Buildings and urban infrastructure are among the most problematic products in terms of adapting to the ideas of circularity and sustainability. They are large-dimensional products, energy-intensive at every stage of existence, technologically complex, and heavily interfere with the land and local microclimatic conditions. In addition, they have been in existence long enough that what goes beyond the next several years seems vague and uncertain. Contributing architects and urban planners have a very important role to play in the effort to lower their environmental footprint. Especially since the doctrine of industrial civilization has moved architecture very far away from models that recognize nature, including the local climate, as an obvious factor influencing design decisions.

However, it is worth realizing that buildings, estates or neighborhoods, when viewed broadly over the cycle of their existence, are co-created by many professional groups in addition to architects - by business people, civil and other engineers, local government activists, administrative staff, managers, and finally the users themselves. So it is important to define the role of the architect against this broad background. What responsibility does he have and what is the importance of his competence in the whole process? Although there is still a conviction among architects that when designing a building he becomes "the boss of everything," this myth is slowly becoming a thing of the past and is no longer compatible with the realities of the modern construction market. The peculiarity of the architect's role is that he creates one coherent spatial vision of a building subject to many different criteria. The criteria that the architect is directly familiar with and can control are the functionality of the building and its aesthetic expression. All the rest of the criteria, and the deeper we understand the environmental objectives, the more of this rest there are, fall under the competence of other specialists.

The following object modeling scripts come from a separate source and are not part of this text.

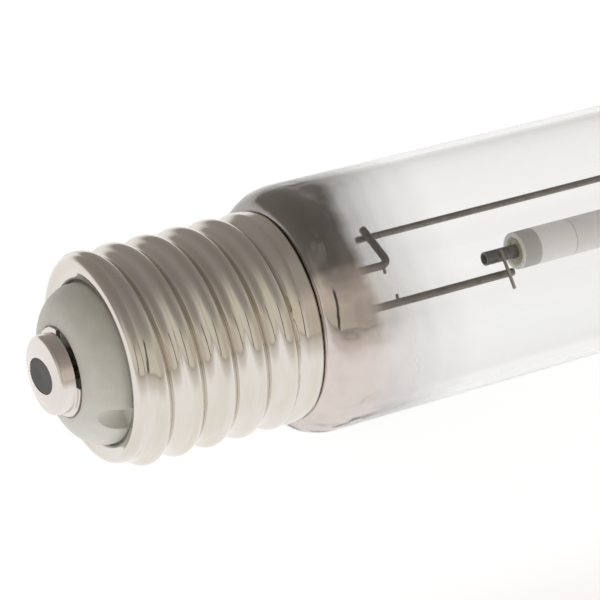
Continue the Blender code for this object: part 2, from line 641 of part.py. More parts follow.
def dome_spring(name, side):
    """One leaf spring, from the bridge of the frame out to the inside of the bulb."""
    rod = rod_place()
    rod_bearing = math.atan2(rod.z, rod.y)
    reach = BULB_BORE - FIT_GAP - SPRING_THICKNESS
    on_bridge = BRIDGE_STATION + ROD_RADIUS + FIT_GAP + SPRING_THICKNESS
    foot = rod.length * SPRING_FOOT_SHARE
    shoulder = rod.length + ROD_RADIUS
    corners = [(on_bridge, foot, 0), (on_bridge, shoulder, 0),
               (on_bridge - SPRING_LENGTH * SPRING_HEEL_SHARE, reach - SPRING_HEEL_GAP, 0),
               (on_bridge - SPRING_LENGTH, reach - SPRING_TIP_GAP, 0)]
    path = bent(corners, SPRING_BEND, 4)
    bm = bmesh.new()
    low = [bm.verts.new((p.x, p.y, -SPRING_WIDTH / 2)) for p in path]
    edges = [bm.edges.new(pair) for pair in zip(low, low[1:])]
    swept = bmesh.ops.extrude_edge_only(bm, edges=edges)["geom"]
    raised = [v for v in swept if isinstance(v, bmesh.types.BMVert)]
    bmesh.ops.translate(bm, verts=raised, vec=(0, 0, SPRING_WIDTH))
    turn = Matrix.Rotation(rod_bearing + (0.0 if side > 0 else math.pi), 4, "X")
    bmesh.ops.transform(bm, verts=bm.verts[:], matrix=turn)
    part = add(bpy.data.objects.new(name, from_bmesh(name, bm)), spring_steel)
    solid = part.modifiers.new("Wall", "SOLIDIFY")
    solid.thickness = SPRING_THICKNESS
    solid.offset = 0.0


# ---- Getters ----

def getter(side, lead_bearing, bearing, station, tip_side):
    """A getter ring in the neck, and its wire, which runs beside a lead and ends across it."""
    centre = place(LEAD_CIRCLE, lead_bearing, GETTER_STATION) + place(GETTER_REACH, bearing)
    bm = bmesh.new()
    section = Matrix.Translation((GETTER_RADIUS, 0, 0)) @ Matrix.Rotation(math.pi / 2, 4, "X")
    bmesh.ops.create_circle(bm, segments=8, radius=GETTER_SECTION, matrix=section)
    bmesh.ops.spin(bm, geom=bm.verts[:] + bm.edges[:], axis=(0, 0, 1), cent=(0, 0, 0),
                   angle=math.tau, steps=20, use_merge=True)
    bmesh.ops.remove_doubles(bm, verts=bm.verts[:], dist=0.000001)
    bmesh.ops.transform(bm, verts=bm.verts[:],
                        matrix=Matrix.Translation(centre) @ Matrix.Rotation(math.pi / 2, 4, "Y"))
    ring = f"{side}_getter_ring"
    add(bpy.data.objects.new(ring, from_bmesh(ring, bm)), getter_steel)

    beside = place(LEAD_RADIUS + GETTER_WIRE_RADIUS + FIT_GAP, GETTER_SIDE)
    across = place(GETTER_TIP * tip_side, GETTER_SIDE + math.pi / 2)
    corner = place(LEAD_CIRCLE, lead_bearing, station) + beside
    on_ring = centre - place(GETTER_RADIUS, bearing)
    on_ring.x += GETTER_SECTION + GETTER_WIRE_RADIUS + FIT_GAP
    knee = corner.copy()
    knee.x = on_ring.x
    bend = GETTER_WIRE_RADIUS * GETTER_BEND_RATIO
    path = bent([corner + across, corner, knee, on_ring], bend, 4)
    wire(f"{side}_getter_wire", path, GETTER_WIRE_RADIUS, getter_steel)


# ---- Arc tube ----

def mirrored(stations):
    """The same stations seen from the other end of the arc tube."""
    return tuple(ARC_START + ARC_END - station for station in stations)


def arc_tube():
    """The alumina tube, open at both ends."""
    tube("arc_tube", ARC_START, ARC_END, ARC_TUBE_RADIUS, ARC_BORE, alumina, 24)


def arc_tube_end(side, far):
    """Plug, frit, niobium tube, electrode and coil of one end of the arc tube."""
    def span(start, end):
        """Two stations in rising order, on this end."""
        stations = (start, end)
        return sorted(mirrored(stations)) if far else stations

    plug_start = ARC_START + PLUG_RECESS
    tube(f"{side}_end_plug", *span(plug_start, plug_start + PLUG_LENGTH), PLUG_RADIUS, PLUG_BORE, alumina)
    frit_end = plug_start - FRIT_THICKNESS
    tube(f"{side}_frit_ring", *span(ARC_START + FRIT_INSET, frit_end), PLUG_RADIUS, PLUG_BORE, frit)
    tube(f"{side}_niobium_tube", *span(ARC_START - NIOBIUM_OUTSIDE, ARC_START + NIOBIUM_INSIDE),
         NIOBIUM_RADIUS, NIOBIUM_RADIUS - NIOBIUM_WALL, niobium)
    tip = ARC_START + ELECTRODE_START + ELECTRODE_LENGTH
    start, end = span(ARC_START + ELECTRODE_START, tip)
    wire(f"{side}_electrode_rod", [Vector((start, 0, 0)), Vector((end, 0, 0))], ELECTRODE_RADIUS, tungsten)
    coil_length = COIL_TURNS * COIL_PITCH
    low, _ = span(tip - COIL_BACK - coil_length, tip - COIL_BACK)
    count = COIL_TURNS * COIL_POINTS
    turns = [place(COIL_RADIUS, math.tau * i / COIL_POINTS, low + COIL_PITCH * i / COIL_POINTS)
             for i in range(count + 1)]
    wire(f"{side}_electrode_coil", turns, COIL_WIRE_RADIUS, tungsten, bevel_resolution=1)


def amalgam_pill():
    """The pill of sodium amalgam, lying in the arc tube."""
    bm = bmesh.new()
    bmesh.ops.create_uvsphere(bm, u_segments=12, v_segments=8, radius=PILL_RADIUS)
    station = ARC_START + PLUG_RECESS + PLUG_LENGTH + PILL_DISTANCE
    drop = ARC_BORE - FIT_GAP - PILL_RADIUS
    bmesh.ops.translate(bm, verts=bm.verts[:], vec=(station, 0, -drop))
    add(bpy.data.objects.new("amalgam_pill", from_bmesh("amalgam_pill", bm)), amalgam)


# ---- Build ----

parts, cutters = clear_scene()
lamp = bpy.data.objects.new("lamp", None)
parts.objects.link(lamp)

nickel = finish("nickel_plate", (0.72, 0.68, 0.64), 0.15, metallic=1.0)
solder = finish("solder", (0.22, 0.23, 0.24), 0.5, metallic=0.6)
ceramic = finish("insulator_ceramic", (0.56, 0.58, 0.54), 0.55)
cement = finish("basing_cement", (0.70, 0.66, 0.58), 0.9)
glass = finish("bulb_glass", (0.95, 0.96, 0.96), 0.02, transmission=1.0)
lead_metal = finish("nickel_wire", (0.36, 0.34, 0.32), 0.4, metallic=1.0)
spring_steel = finish("spring_steel", (0.55, 0.54, 0.52), 0.3, metallic=1.0)
getter_steel = finish("getter_steel", (0.45, 0.43, 0.41), 0.4, metallic=1.0)
niobium = finish("niobium", (0.22, 0.22, 0.22), 0.4, metallic=1.0)
tungsten = finish("tungsten", (0.30, 0.30, 0.31), 0.45, metallic=1.0)
alumina = finish("alumina", (0.88, 0.88, 0.85), 0.4)
frit = finish("sealing_frit", (0.60, 0.62, 0.35), 0.4)
amalgam = finish("sodium_amalgam", (0.62, 0.62, 0.64), 0.3, metallic=1.0)

contact_plate()
contact_solder()
insulator()
screw_shell()
basing_cement()
side_weld()
outer_bulb()
stem_flare()
stem_press()
exhaust_tube()
outer_leads()
inner_leads()
return_rod()
cross_wires()
dome_spring("upper_dome_spring", 1)
dome_spring("lower_dome_spring", -1)
getter("upper", LEAD_BEARING, GETTER_UPPER_BEARING, GETTER_UPPER_STATION, -1)
getter("lower", LEAD_BEARING + math.pi, GETTER_LOWER_BEARING, GETTER_LOWER_STATION, 1)
arc_tube()
arc_tube_end("near", far=False)
arc_tube_end("far", far=True)
amalgam_pill()
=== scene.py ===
"""Looks of a tubular high-pressure sodium grow lamp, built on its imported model.

Lengths are in metres, and the ones typed here are millimetres times MM. The lamp lies along
+X with +Z up. A station is a distance along +X from the front plane of the end contact, and a
bearing is an angle about +X that is 0 at +Y and 90 degrees at +Z.
"""

from __future__ import annotations

import json
import logging
import math
from collections.abc import Callable, Sequence
from dataclasses import dataclass, field
from enum import Enum

import bmesh
import bpy
from mathutils import Matrix, Vector

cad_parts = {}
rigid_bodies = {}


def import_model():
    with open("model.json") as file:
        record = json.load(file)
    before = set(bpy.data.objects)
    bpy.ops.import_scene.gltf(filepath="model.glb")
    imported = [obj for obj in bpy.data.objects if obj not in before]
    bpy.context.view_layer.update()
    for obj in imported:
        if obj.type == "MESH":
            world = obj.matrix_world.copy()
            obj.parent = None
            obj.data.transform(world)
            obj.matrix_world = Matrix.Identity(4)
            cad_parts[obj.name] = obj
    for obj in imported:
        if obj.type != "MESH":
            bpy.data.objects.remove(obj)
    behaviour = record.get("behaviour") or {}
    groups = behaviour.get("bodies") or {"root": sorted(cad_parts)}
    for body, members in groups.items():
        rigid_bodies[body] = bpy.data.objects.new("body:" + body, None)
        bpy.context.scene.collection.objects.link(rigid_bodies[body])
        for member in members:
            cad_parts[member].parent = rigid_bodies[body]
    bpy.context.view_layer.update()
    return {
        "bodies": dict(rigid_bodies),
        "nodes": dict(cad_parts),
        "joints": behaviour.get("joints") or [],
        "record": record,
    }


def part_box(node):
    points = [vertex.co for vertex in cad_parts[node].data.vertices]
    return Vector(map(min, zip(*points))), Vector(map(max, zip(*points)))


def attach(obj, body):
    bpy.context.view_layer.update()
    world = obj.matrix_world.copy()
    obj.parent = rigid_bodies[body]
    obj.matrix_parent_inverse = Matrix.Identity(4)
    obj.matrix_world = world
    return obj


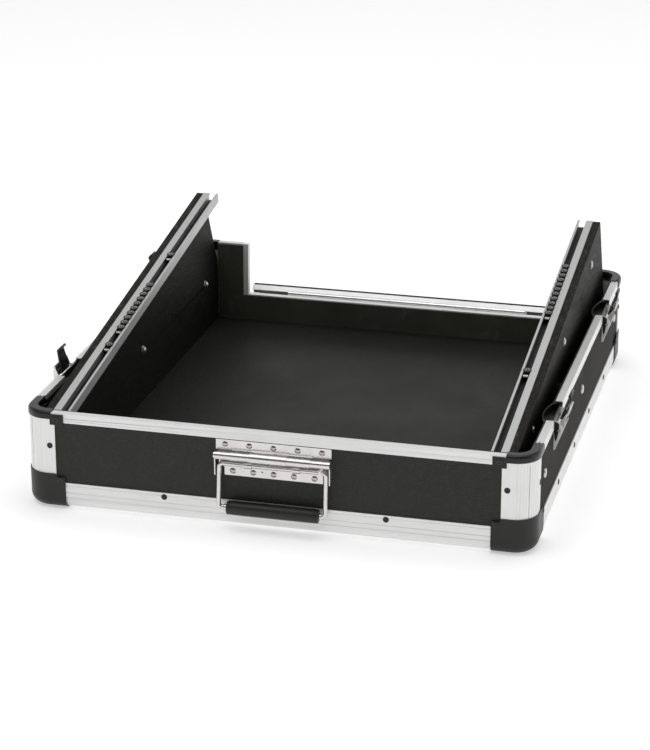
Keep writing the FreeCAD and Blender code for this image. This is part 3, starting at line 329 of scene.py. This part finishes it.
paint(laminate("laminate_front", TURN_FRONT), "front_panel", "rear_panel")
paint(SIDE_LAMINATE, "left_panel", "right_panel")
paint(FLOOR_LAMINATE, "base_panel")
paint(laminate("laminate_flap", TURN_NONE), "flap_panel")
paint(flat_black("lining"), "left_lining", "right_lining", "flap_lining")
# painted light: the rear lining is the same black lining in a tone about three times lighter, standing in for
# light on the rear wall's inside
paint(flat_black("rear_lining", (0.062, 0.066, 0.048)), "rear_lining")
paint(stained_plywood("rack_board"), "left_rack_board", "right_rack_board")
paint(
    aluminium("aluminium_across", ALONG_X),
    "front_trim", "rear_trims", "bottom_profile_front", "bottom_profile_rear", "flap_trim",
)
paint(
    aluminium("aluminium_deep", ALONG_Y),
    "left_trims", "right_trims", "bottom_profile_left", "bottom_profile_right",
)
paint(aluminium("aluminium_upright", ALONG_Z), "corner_profiles")
# painted light: the notch trim is the same aluminium made near white and mostly matt, so its shaded inner leg
# comes out lighter
paint(aluminium("aluminium_notch", ALONG_X, tone=0.95, metallic=0.15), "notch_trim")
paint(
    aluminium("rail_metal", ALONG_Y, rough=0.48, tone=0.62, metallic=0.72),
    "left_rack_rail", "right_rack_rail",
)
paint(
    ZINC,
    "rail_screws", "hinge_pin", "hinge_wall_leaf", "hinge_flap_leaf", "handle_spring", "handle_spring_rod",
)
paint(moulded("corner_plastic"), "ball_corners")
paint(moulded("cap_plastic", (0.0062, 0.0062, 0.0052), rough=0.32), "top_caps", "latch_blocks")
paint(moulded("rail_strip", (0.012, 0.012, 0.011), rough=0.55), "rail_inserts")
paint(OXIDE, *NUT_NODES, *HOOKS)
paint(CHROME, "handle_backplate", "handle_bail", *LEVERS)
paint(SATIN, "latch_bases")
paint(DULL, "wall_bolts", "board_spacers")

# ---- edges of the CAD nodes ---------------------------------------------------


def soften(width, *names):
    """Small rounded edges on CAD nodes, as modifiers, so that their edges catch light."""
    for name in names:
        piece = NODES[name]
        weld = piece.modifiers.new("joined", "WELD")
        weld.merge_threshold = SAME_POINT
        edge = piece.modifiers.new("rounded_edges", "BEVEL")
        edge.width = width * MM
        edge.segments = 2
        edge.limit_method = "ANGLE"
        edge.angle_limit = BEVEL_ANGLE
        edge.use_clamp_overlap = True
        edge.harden_normals = True


soften(0.18, "front_trim", "left_trims", "right_trims", "rear_trims", "notch_trim", "flap_trim")
soften(
    0.3, "left_rack_rail", "right_rack_rail", "latch_bases",
    "bottom_profile_front", "bottom_profile_rear", "bottom_profile_left", "bottom_profile_right",
    *LEVERS, *HOOKS,
)
soften(0.5, "top_caps", "latch_blocks")
soften(0.7, "left_rack_board", "right_rack_board", "left_lining", "right_lining", "rear_lining")

# ---- pieces built as meshes ------------------------------------------------------


class Build:
    """Collects the points and faces of one piece. Places are in metres, sizes and profiles in mm."""

    def __init__(self):
        self.points = []
        self.faces = []

    def add(self, points):
        """Adds points and gives back their numbers."""
        start = len(self.points)
        self.points += [tuple(p) for p in points]
        return list(range(start, len(self.points)))

    def skin(self, rows, closed=True):
        """Quads between rows of points; closed joins each row's end to its start."""
        for near, far in zip(rows, rows[1:]):
            count = len(near)
            for i in range(count if closed else count - 1):
                j = (i + 1) % count
                self.faces.append((near[i], near[j], far[j], far[i]))

    def cap(self, row, middle, flip=False):
        """A fan from a ring of points to one point in its middle."""
        centre = self.add([middle])[0]
        for i, a in enumerate(row):
            b = row[(i + 1) % len(row)]
            self.faces.append((b, a, centre) if flip else (a, b, centre))

    def turned(self, place, axis, profile, steps=24, bend=None):
        """A closed turned body. profile is (radius, height) pairs up the axis; bend moves heights."""
        up, right, ahead = square_frame(axis)
        place = Vector(place)
        rows = []
        for radius, height in profile:
            ring = []
            for i in range(steps):
                a = math.tau * i / steps
                x = radius * math.cos(a)
                y = radius * math.sin(a)
                lift = height + (bend(x, y, height) if bend else 0.0)
                ring.append(place + right * x * MM + ahead * y * MM + up * lift * MM)
            rows.append(self.add(ring))
        self.skin(rows)
        first = profile[0][1]
        last = profile[-1][1]
        last += bend(0.0, 0.0, last) if bend else 0.0
        self.cap(rows[0], place + up * first * MM, flip=True)
        self.cap(rows[-1], place + up * last * MM)

    def ring(self, place, axis, profile, steps=24):
        """A closed turned ring: the profile's end joins its start behind the surface."""
        up, right, ahead = square_frame(axis)
        rows = []
        spokes = [math.tau * i / steps for i in range(steps)]
        spokes = [right * math.cos(a) + ahead * math.sin(a) for a in spokes]
        for radius, height in profile:
            middle = place + up * height * MM
            rows.append(self.add(middle + spoke * radius * MM for spoke in spokes))
        self.skin(rows + rows[:1])

    def strip(self, start):
        """A thin spring leaf that rises from a nut's front end and curls over at its tip."""
        curve = [(0.0, 0.0), (1.2, 0.7), (2.4, 1.25), (3.6, 1.5), (4.8, 1.3), (5.6, 0.7), (5.9, 0.0)]
        half = 2.6                           # half width of the leaf
        thick = 0.45
        rows = []
        for along, rise in curve:
            middle = start + DOWN_RAIL * along * MM + OFF_RAIL * rise * MM
            corners = [(-half, 0.0), (half, 0.0), (half, thick), (-half, thick)]
            rows.append(self.add(middle + Vector((x * MM, 0, 0)) + OFF_RAIL * h * MM for x, h in corners))
        self.skin(rows)
        self.faces.append(tuple(reversed(rows[0])))
        self.faces.append(tuple(rows[-1]))

    def done(self, name, material, body, replaces=()):
        """Makes the object, hands it to the frame and gives it its finish."""
        data = bpy.data.meshes.new(name)
        data.from_pydata(self.points, [], self.faces)
        data.materials.append(material)
        data.update()
        made = bpy.data.objects.new(name, data)
        bpy.context.scene.collection.objects.link(made)
        data.shade_smooth()
        data.set_sharp_from_angle(angle=SHARP_ANGLE)
        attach(made, body)
        for node in replaces:
            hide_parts(node)
        return made


def square_frame(axis):
    """A unit axis and two more square to it."""
    up = Vector(axis).normalized()
    side = Vector((0, 0, 1)) if abs(up.z) < 0.9 else Vector((1, 0, 0))
    right = side.cross(up).normalized()
    return up, right, up.cross(right)


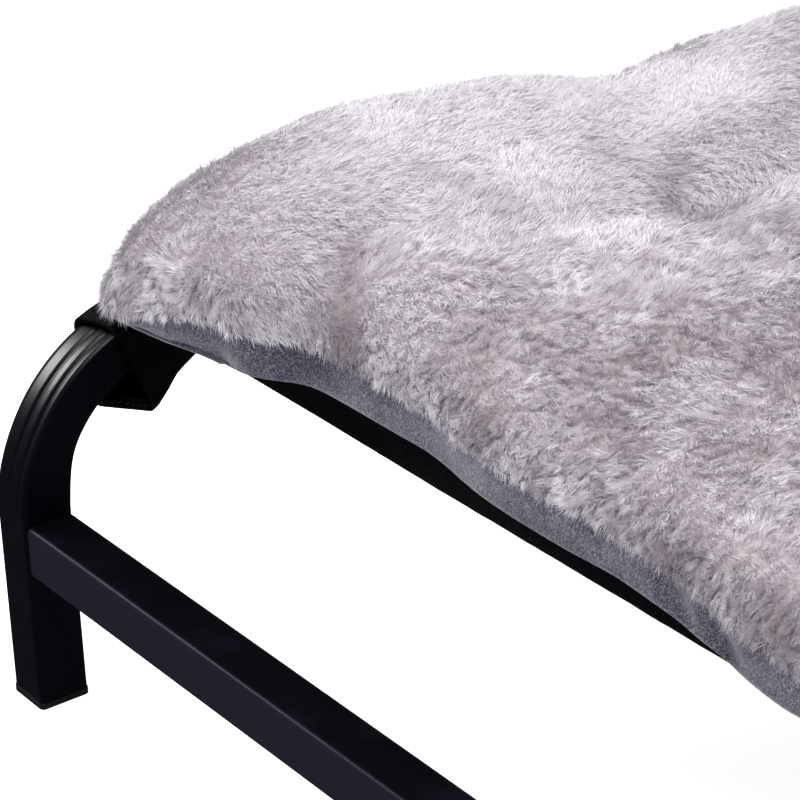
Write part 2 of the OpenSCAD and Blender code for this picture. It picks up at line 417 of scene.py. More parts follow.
def plush_backing():
    """The knitted ground of the plush with the roots of the pile: what shows between the tufts."""
    p = Paint("plush_ground", Specular_IOR_Level=0.1, Sheen_Weight=0.3)
    tufts = p.cloud(p.place(), 0.0016, 3.0, 0.6)
    locks = p.cloud(p.place(), 0.007, 3.0)
    tone = p.combine(p.span(tufts, -0.3, 0.3), p.span(locks, 0.1, 0.9))
    p.set(Base_Color=p.ramp(tone, (0.0, "#9c9095"), (0.5, "#c0b5ba"), (1.0, "#dcd4d8")),
          Roughness=p.span(tufts, 0.8, 1.0),
          Normal=p.bump(tufts, 0.0012, 1.0, p.bump(locks, 0.0015)))
    return p.material


def pile_yarn(name, colour):
    """One shade of the pile's hairs. Each hair is a single shade, so its colour is the shader's own."""
    p = Paint(name, Base_Color=rgb(colour), Specular_IOR_Level=0.25, Sheen_Weight=0.25)
    p.set(Roughness=p.span(p.cloud(p.place(), 0.004), 0.5, 0.8))
    return p.material


def fibre():
    """White polyester wadding."""
    p = Paint("fibre_white_wadding", Specular_IOR_Level=0.1, Sheen_Weight=0.4)
    strands = p.cloud(p.stretched(p.place(), (1.0, 3.0, 5.0)), 0.004, 5.0, 0.7)
    p.set(Base_Color=p.ramp(strands, (0.2, "#d9d9d4"), (0.8, "#f6f6f2")),
          Roughness=p.span(strands, 0.85, 1.0),
          Normal=p.bump(strands, 0.002))
    return p.material


PAINT_BLACK = powder_coat("frame_black_paint", "#010107", "#04040d", "#12121c", shine=0.30, painted_wall_light=0.0)
# the stretchers' black paint, with painted light greying their front and back walls
BAR_BLACK_PAINTED_WALL_LIGHT = powder_coat("bar_black_painted_wall_light", "#040409", "#06060c", "#1d1b26", shine=0.04, painted_wall_light=0.6)
CAP_BLACK = moulded_cap()
ZINC = plated_steel()
MESH_CLOTH = woven("sling_mesh_cloth", "#030309", "#10101a", pitch=0.0019, depth=0.0005,
                   roughness=0.62, gap=0.25)
PANEL_CLOTH = woven("sling_panel_cloth", "#141419", "#44444e", pitch=0.0019, depth=0.0005,
                    roughness=0.62, gap=0.35)
SLEEVE_CLOTH = woven("sleeve_oxford_cloth", "#020206", "#08080d", pitch=0.0009, depth=0.00022,
                     roughness=0.66, gap=0.0)
THREAD_BLACK = sewing_thread()
SUEDE = suede()
PLUSH_GROUND = plush_backing()
FIBRE = fibre()


def refinish(material, *nodes):
    """Gives CAD nodes whose shape is right a better material."""
    for name in nodes:
        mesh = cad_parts[name].data
        mesh.materials.clear()
        mesh.materials.append(material)


refinish(PAINT_BLACK, "side_rail_front", "side_rail_back", "rail_spigots")
refinish(BAR_BLACK_PAINTED_WALL_LIGHT, "stretcher_front", "stretcher_back")
refinish(CAP_BLACK, *["foot_cap_%s_%s" % (y, x) for y in ("front", "back") for x in ("left", "right")])
refinish(ZINC, "stretcher_end_nuts", "stretcher_bolts", "stretcher_washers")


# ---- bent end frames

BEND_RINGS = 56
LEG_RINGS = 7
BAR_RINGS = 12
SQUEEZE_GROWS = (0.06, 0.36)     # where round the bend the tube's squeeze grows and where it ends
SQUEEZE_ENDS = (0.84, 1.0)


def tube_path():
    """Points down the middle of the tube, from foot to foot, each with its outward direction
    and how far the tube is squeezed there, from 0 to 1."""
    middle_r = BEND_R - TUBE / 2
    leg = WIDTH_Y / 2 - TUBE / 2
    rows = []
    for z in np.linspace(LEG_FOOT, BEND_Z, LEG_RINGS, endpoint=False):
        rows.append((-leg, z, -1.0, 0.0, 0.0))
    for turn in np.linspace(0.0, 1.0, BEND_RINGS):
        angle = turn * math.pi / 2
        squeeze = smooth(*SQUEEZE_GROWS, turn) * (1 - smooth(*SQUEEZE_ENDS, turn))
        rows.append((-BEND_Y - middle_r * math.cos(angle), BEND_Z + middle_r * math.sin(angle),
                     -math.cos(angle), math.sin(angle), squeeze))
    bar = np.linspace(-BEND_Y, 0.0, BAR_RINGS)[1:]
    rows += [(y, FRAME_TOP - TUBE / 2, 0.0, 1.0, 0.0) for y in bar]
    mirrored = [(-y, z, -ny, nz, squeeze) for y, z, ny, nz, squeeze in rows[-2::-1]]
    return np.array(rows + mirrored)


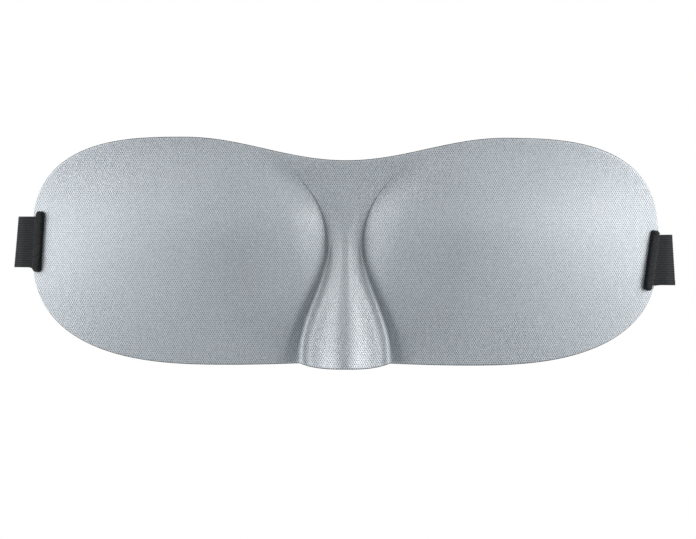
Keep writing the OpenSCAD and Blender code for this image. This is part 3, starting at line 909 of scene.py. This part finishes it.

Thus, the role of the architect can be viewed in two ways - as a sector specialist in the field of architecture, and as a person who can coordinate the many different threads that make up the final product, which is a building, neighborhood or district.

As an industry specialist in the field of architecture, an architect should be able to take advantage of all possibilities within the scope of his or her competence to ensure that the buildings he or she designs have the least possible harmful impact on the environment. There is a rich palette of architectural and urban planning solutions that have a real, estimable impact on reducing the environmental footprint of buildings. These relate, for example, to the formation of the body of the building and its interior spaces, its positioning in relation to its surroundings, the layout of functions, façade solutions and materials. These are so-called passive solutions, which generally do not increase the cost of the building. Architects still reach for them astonishingly rarely, believing that it is the increasingly sophisticated installations and additional centimeters of insulation, something they are only indirectly responsible for, that are supposed to prevent an environmental disaster. This is a convenient assumption, but unfortunately wrong. It is the decisions made at the very early stage of design concepts that matter most for the environmental footprint, and all subsequent decisions can only make the situation better or worse. Architects should therefore be open to continuous education in this area, to new tools to support their architectural craft, and to interdisciplinary cooperation from the earliest stages of a project. Unfortunately, the situation of the architectural profession in Poland is not conducive to these requirements. Study and conceptual projects are treated as a low-value product, needed right now, for which the architect can be paid with a vague promise of an order for further stages of the project in the future. Changing this situation should be a priority challenge for the Chamber of Architects, unfortunately this is not the case.

The architect, as the person who coordinates many threads beyond the one he or she knows best, has another important role in implementing the idea of balancing. The uniqueness of the architectural profession is related to the broad spectrum of issues to which it must be sensitive and in which it must be well versed. It is one of the few professions that combines strands of the humanities, social sciences, sciences, economics and strands of art. This is a very good basis for attempting to comprehend the complex interrelationships between the various issues affecting the environmental footprint of buildings. The role of the architect is to combine them, analyze them, critically discuss them, reliably compare solutions and various possible scenarios. This requires drawing on the knowledge of many different specialists and treating it as equally valid as his own.